The wedding I describe above came to mind on reading that the government is trying to tighten the Dowry Prohibition Act, 1961 by making it mandatory for couples to inform the dowry prohibition officer about all gifts exchanged during the wedding. Such a measure will, some believe, help the woman to reclaim her “dowry” if she leaves or is forced to leave the marital home. But can such a rule ever be implemented in this country? Whether you call it dowry, or something else, the “gifts” exchanged during weddings — most often a one-way traffic from the girl's side to the boy's — are beyond belief. Officially, they are not “dowry”. Yet everyone knows that the girl's welcome in the marital home is closely tied to the quantity of these “gifts”.
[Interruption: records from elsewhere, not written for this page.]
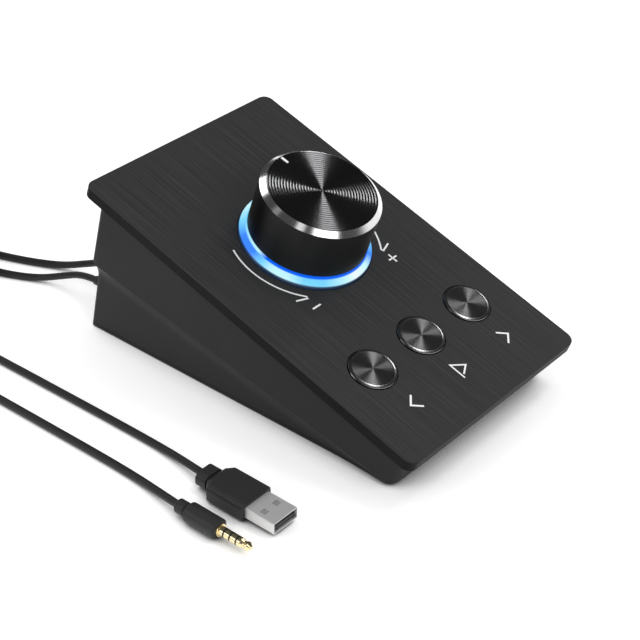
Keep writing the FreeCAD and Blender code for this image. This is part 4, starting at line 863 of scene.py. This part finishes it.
# %% [markdown]
# ## Plugs and strain reliefs
# The grips and reliefs are moulded onto the cords in a soft plastic, a little rougher than the
# jacket. The audio plug's poles are turned brass under bright gold, with black insulators
# between. Their shapes are exact in the engineering model, so they are not made again here and
# only get their finishes. The contacts in the USB plug are gold as well.

# %%
soft_grip = finish("cord_rubber", (0.030, 0.030, 0.031), 0.42, Specular_IOR_Level=0.22)
grain(soft_grip, 0.22 * MM, 0.015 * MM, strength=0.6)
wear(soft_grip, "usb_grip", "audio_grip", "usb_strain_relief", "audio_strain_relief")

wear(plug_steel, "usb_shell")

tongue = finish("tongue_plastic", (0.02, 0.02, 0.02), 0.4)
grain(tongue, 0.2 * MM, 0.006 * MM)
wear(tongue, "usb_tongue")

gold = finish("gold", (0.94, 0.80, 0.48), 0.22, 1.0)
grain(gold, 0.12 * MM, 0.002 * MM, stretch=(6, 1, 6))
wear(gold, "usb_contacts", "plug_sleeve", "plug_second_ring", "plug_first_ring", "plug_tip")

insulator = finish("plug_insulators", (0.015, 0.015, 0.015), 0.35)
grain(insulator, 0.1 * MM, 0.002 * MM, strength=0.4)
wear(insulator, "plug_insulators")
print("parts dressed so far:", len(dressed))

# %% [markdown]
# ## What is inside
# Few people see the inside, but the part is also shown in pieces. One grey for everything inside
# would do for a closed box. Here each piece gets what it is made of: the board is green under its
# solder mask, the stems and the knob's hub are plain moulded nylon, the switches are pressed metal
# with black plungers, and the encoder is pressed and plated metal.

# %%
solder_mask = finish("circuit_board", (0.015, 0.10, 0.045), 0.35)
grain(solder_mask, 0.5 * MM, 0.01 * MM)
nylon = finish("inner_plastic", (0.045, 0.045, 0.046), 0.5)
grain(nylon, 0.35 * MM, 0.012 * MM)
header_nylon = finish("header_plastic", (0.72, 0.69, 0.60), 0.45)
grain(header_nylon, 0.35 * MM, 0.012 * MM)
chip_plastic = finish("chip_plastic", (0.015, 0.015, 0.016), 0.5)
grain(chip_plastic, 0.2 * MM, 0.008 * MM)
pressed_metal = finish("encoder_metal", (0.5, 0.5, 0.49), 0.35, 1.0)
grain(pressed_metal, 0.4 * MM, 0.006 * MM)
shaft_metal = finish("encoder_shaft_metal", (0.62, 0.62, 0.62), 0.3, 1.0)
grain(shaft_metal, 0.1 * MM, 0.003 * MM, stretch=(8, 8, 1))

wear(solder_mask, "main_board", "light_board")
wear(nylon, "knob_hub", "encoder_rotor")
wear(pressed_metal, "encoder_body", "encoder_washer", "encoder_nut", "switch_bodies")
wear(shaft_metal, "encoder_shaft")
wear(header_nylon, "cable_headers")
wear(chip_plastic, "board_chips")
for place in ("left", "middle", "right"):
    wear(nylon, f"button_stem_{place}")
    wear(chip_plastic, f"switch_plunger_{place}")
print("made anew, so without a finish here:", sorted(set(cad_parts) - dressed))
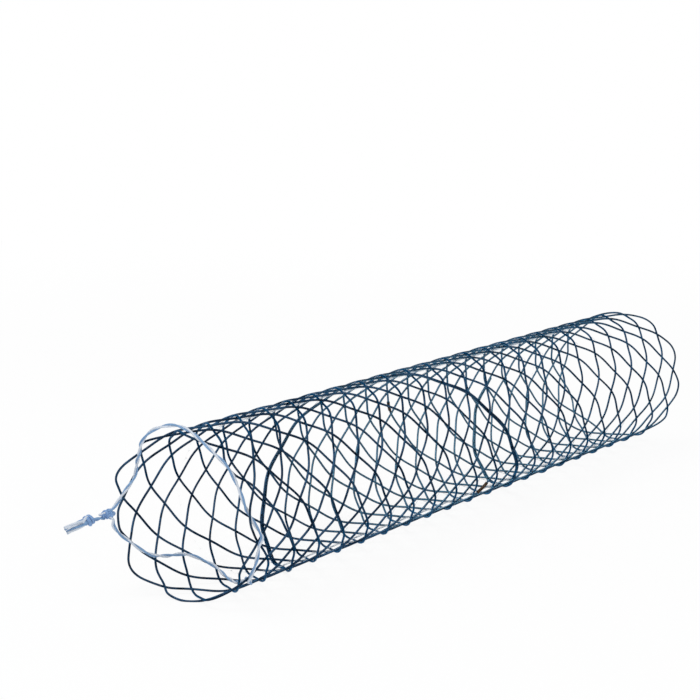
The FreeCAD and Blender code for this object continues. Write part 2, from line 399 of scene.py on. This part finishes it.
NAVY = (0.0095, 0.022, 0.044, 1)
NIGHT = (0.0045, 0.010, 0.019, 1)
BLUE = (0.023, 0.056, 0.106, 1)
# Painted highlight: a paler blue on the wires' inner side that stands for the sheen of the film
# over it
PAINTED_HIGHLIGHT_BLUE = (0.060, 0.135, 0.195, 1)
EDGE = (0.38, 0.60, 0.90, 1)
HIGHLIGHT_SPAN = (-0.016, -0.004)   # X over which the inner side of the wire grows paler with the painted highlight
BLUE_PATCHES = 420.0            # scales of the patches and of the grain
NIGHT_PATCHES = 1100.0
WIRE_GRAIN = 6000.0
INNER_RANGE = (0.35, -0.35)     # from outward to inward facing, over which the painted highlight comes in
BLUE_RANGE = (0.42, 0.62)       # of the patches, over which a colour comes in
NIGHT_RANGE = (0.55, 0.7)
WIRE_ROUGHNESS = (0.3, 0.7, 0.30, 0.46)   # range of the grain, and the roughness it gives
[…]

And what about the expenses that the girl's family is expected to incur for the wedding? Again, this is not called “dowry”, nor is it a “gift”, yet if money is not spent according to the norms set by the boy's family, it is the girl who will have to pay the price. So parents have no choice, or so they believe. In the end, law or no law, the value of a human being is being quantified in crude commercial terms. What does any of this have to do with “holy matrimony” or women's rights?

The real tragedy of the increasingly consumerist culture in which we live today is that young people, who one would expect are capable of thinking outside the box, who should have the courage to assert what they want, are either going on unquestioningly with wasteful traditions, or are even endorsing them. As a result, any desire to curb expenditure that existed in a generation that came out of the National Movement is now so thoroughly buried that one wonders whether it will ever surface again.

That's why the wedding I write about was such a pleasant change and an example of how young people can think for themselves, can decide to be different, and can still create a joyful and meaningful experience not just for themselves but for others.